Time had flown and Butch was due at his new job which he started just a few short weeks earlier at a gym in Paraparaumu—something he describes as his “dream job”.
“The gym has always been like a second home to me, all my life. I love it,” Butch says while packing his evening meal.
“Why don’t you follow me and come and have a look? We can talk more there.”
Butch landed the job out of a stroke of good timing. A regular member, Butch was speaking to an employee who was worried about telling her boss she had to leave.
“‘Let me know the minute you’ve told him’ I said to her, which she did. I then hit the owner up for a job, and here I am!”
It becomes apparent as soon as Butch walks in the door that he’s a popular staffer, with all of the members making sure they say hello, with some even asking when his scheduled 3 News appearance will air.
“Well, I’ll tell you what happened,” he starts to joke with one. “My make-up was all wrong, see. They have to come back and re-shoot some footage. See this?” he says, pointing to a small bald patch. “They’re waiting for this to grow back so they don’t get the glare in the camera like last time.”

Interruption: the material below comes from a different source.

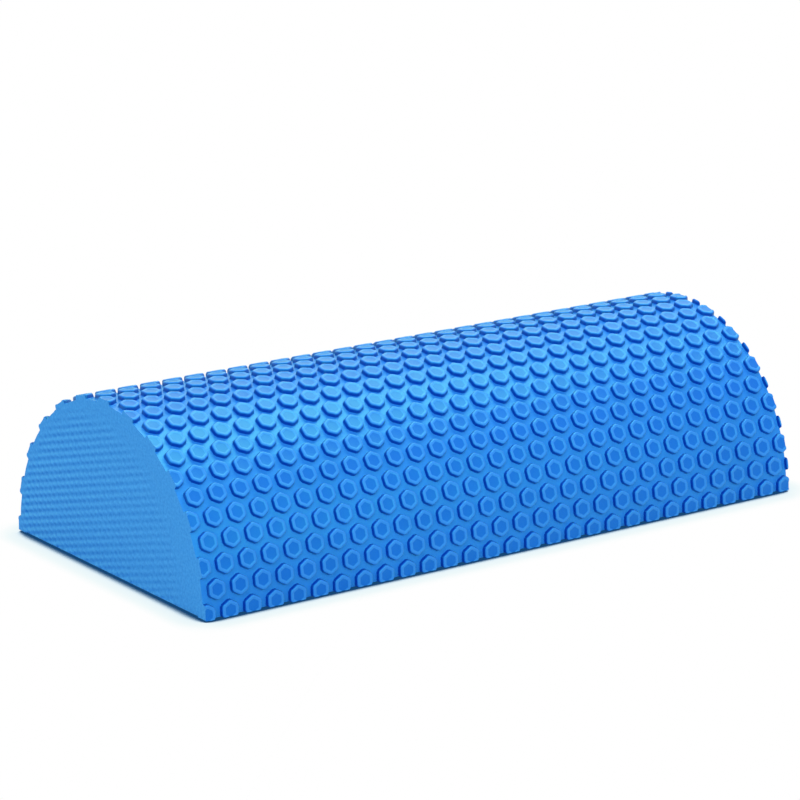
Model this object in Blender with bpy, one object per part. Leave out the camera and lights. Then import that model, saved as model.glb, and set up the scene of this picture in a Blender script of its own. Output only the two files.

The gym member walks off laughing, with Butch clearly adding some spark into an otherwise monotonous workout.
“I’ve always been a bloody prankster,” Butch says to me. “I remember this one time, Luke was ready to go out on a big date that he was real excited about. I hid his teeth and put a vending machine in front of his door,” Butch begins laughing hysterically.
“He tracked me down and screamed, ‘Look, I’m sick of this! Why do you have to do this all the time?’—’I can’t help myself!’ I told him.
“He’s got a bloody good mind for the business though. I was just along for the ride—in for the fun of it, but he was always very business like. I think that’s why we got along so well for so long. Not many partnerships last as long as ours did. I can’t think of many that lasted as long as us. That’s really saying something.”
I see immediately that the notice board is full of recent clippings from local newspapers which have picked up on the fact that a former-WWF star is in the community as Butch assists gym members and goes about his daily chores before coming back to talk more about his days on the road.
“You know, when we were The Sheepherders, things were crazy. We’d have to literally fight our way into the arena, wrestle our match, fight our way out, and then get to our car to see the windscreen smashed or the tyres slashed. But when Vince came out with this ‘sports entertainment’ everything changed. Suddenly his guys were big stars—celebrities even. People were happy and proud to be fans and really respected the talent, you know? And we’d see a different type of fan coming along—lawyers, doctors, you name it. It all changed.”
Butch begins flipping through a couple of WWF magazines from 1989 that I brought along, stopping now and then to tell stories of certain people, but more often than not to tell how much of a “bloody nice guy” his old pals were with a reminiscent look in his eyes.
“That’s how I remember you,” my wife says to Butch after taking a photo of us.
“How do you mean?” Butch asks.
“With that look on your face—that’s how I remember you from when I was a kid.”
“Put a bloody camera in front of me and I can’t help it —it’s all over. I’m Butch again!”
As our time with Butch comes to an end, he jokes that I’ve become like his new agent after organising a few recent media appearances.
“Don’t worry, the bill is in the mail,” I joke.
“Yeah… so is the cheque,” Butch laughs.
As we leave, it’s great to know that after such a serious illness, Butch has found peace and happiness away from the road in his native New Zealand. It’s also satisfying to know that after all of the stories about all of the “bloody nice guys” in my eye, it seems like Butch is the bloody nicest of them all.